The Berlin heart is a machine the size of a small chest freezer, which supports the work of the heart and acts as a lifesaving bridging device for children awaiting a transplant.
Holly spent a total of six months attached to the Berlin Heart until her parents, Alan and Lisa, finally got a phone call to say there was a positive donor match.
She was immediately rushed to theatre and seven hours later Holly had a new heart.
According to her delighted and proud mum, it took holly at least 12 days to realize she didn’t have to be attached to the machine anymore.
“She stepped outside the room on her own and said: ‘Mam I’m outside on my own, what do I do?” Lisa explained.
“I said: ‘just keep walking’ and she walked so proudly down to the nurses’ station with her head held high
“She said: ‘look at me, I have no Berlin Heart!
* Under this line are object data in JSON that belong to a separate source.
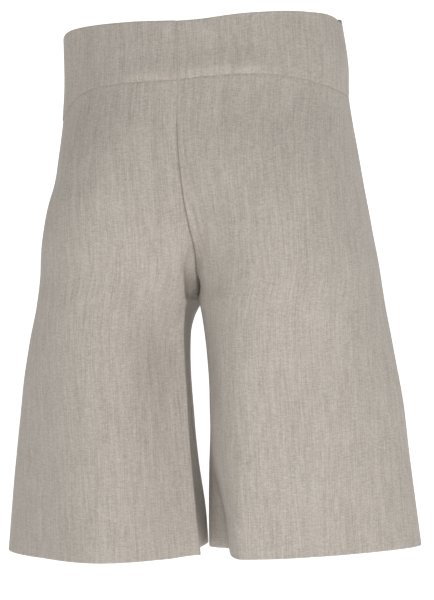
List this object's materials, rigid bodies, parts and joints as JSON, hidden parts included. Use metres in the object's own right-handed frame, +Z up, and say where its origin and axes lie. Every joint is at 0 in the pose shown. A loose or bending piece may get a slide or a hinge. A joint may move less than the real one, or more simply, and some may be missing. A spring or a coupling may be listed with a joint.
{
  "type": "bermuda shorts, as worn",
  "caption": "Wide-leg knee-length bermuda shorts in plain linen with a deep shaped waistband, in the hollow form they keep when worn.",
  "frame": {"origin": "centre of the waist opening, level with the top of the waistband", "axes": "+Z up towards the wearer's head, +Y towards the front with the fly and button, +X towards the wearer's right side"},
  "size_m": [0.4903, 0.2386, 0.6174],
  "materials": {
    "linen": "matt plain weave with slubs",
    "button": "satin"
  },
  "bodies": {
    "root": {"back_left": "linen", "back_right": "linen", "front_left": "linen", "front_right": "linen", "waistband_left": "linen", "waistband_right": "linen", "fly_flap": "linen", "waistband_tab": "linen", "waist_button": "button"}
  },
  "joints": []
}
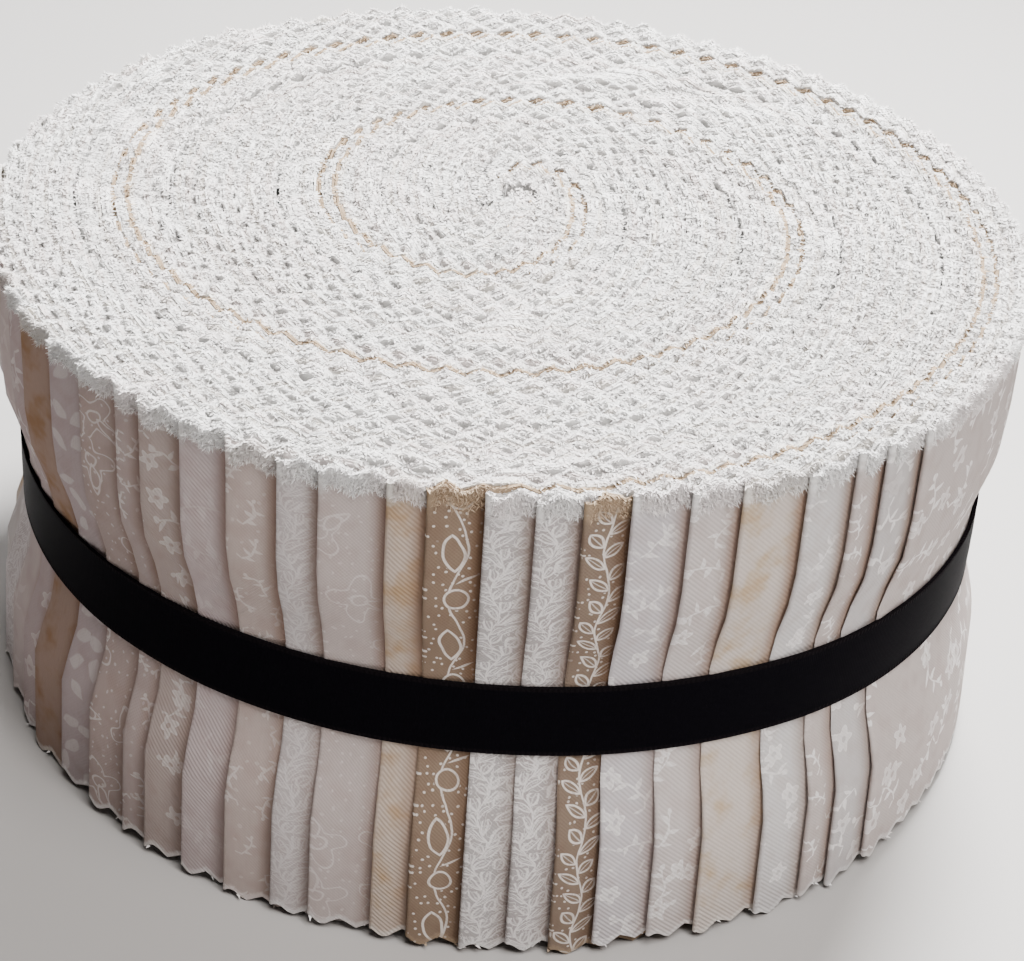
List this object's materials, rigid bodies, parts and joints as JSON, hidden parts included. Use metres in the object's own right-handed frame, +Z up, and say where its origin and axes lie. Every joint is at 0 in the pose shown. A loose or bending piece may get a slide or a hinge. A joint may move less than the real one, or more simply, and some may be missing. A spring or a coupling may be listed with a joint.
{
  "type": "roll of quilting fabric strips",
  "caption": "Pinked quilting strips, folded in half and wound into a low round roll, held at the waist by a flat black satin ribbon.",
  "frame": {"origin": "middle of the underside, on the surface that the roll stands on", "axes": "+Z up along the roll's axis, -Y towards the front, +X to the right seen from the front"},
  "size_m": [0.1298, 0.1296, 0.0647],
  "materials": {
    "strip_cotton": "matt printed cotton with pinked, frayed edges",
    "ribbon_satin": "black satin, slightly glossy"
  },
  "bodies": {
    "root": {"roll": "strip_cotton", "ribbon": "ribbon_satin"}
  },
  "joints": []
}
I can walk on my own!”.
The toddler is now recovering well from her transplant operation, which was carried out a few months ago.
“We will always be extremely grateful to the staff at the hospital who helped us through the hardest time of our lives, but we will also be eternally grateful to the family of the donor who made that decision to donate their child’s organs,” Lisa stated.
“Not only for saving our little girl’s life, but for saving our entire family too.”
Dr Matthew Fenton, consultant paediatric cardiologist at Great Ormond Street Hospital, said it was possible to transplant a donor heart from a person up to three times the recipient’s body weight.
“So for a one-year old baby who weighs about 10kg, you can use a heart from a 30kg person,” he stated.
“What that means is that it won’t be long before even relatively young children can use adult donors.
“If people wonder why donating as an adult makes a difference to a child in need of an organ, the answer is that it makes a considerable difference.
“Having more adult hearts for older children frees up smaller hearts for younger recipients.”
Holly Keogh’s story was highlighted in a BBC2 documentary about Great Ormond Street last month.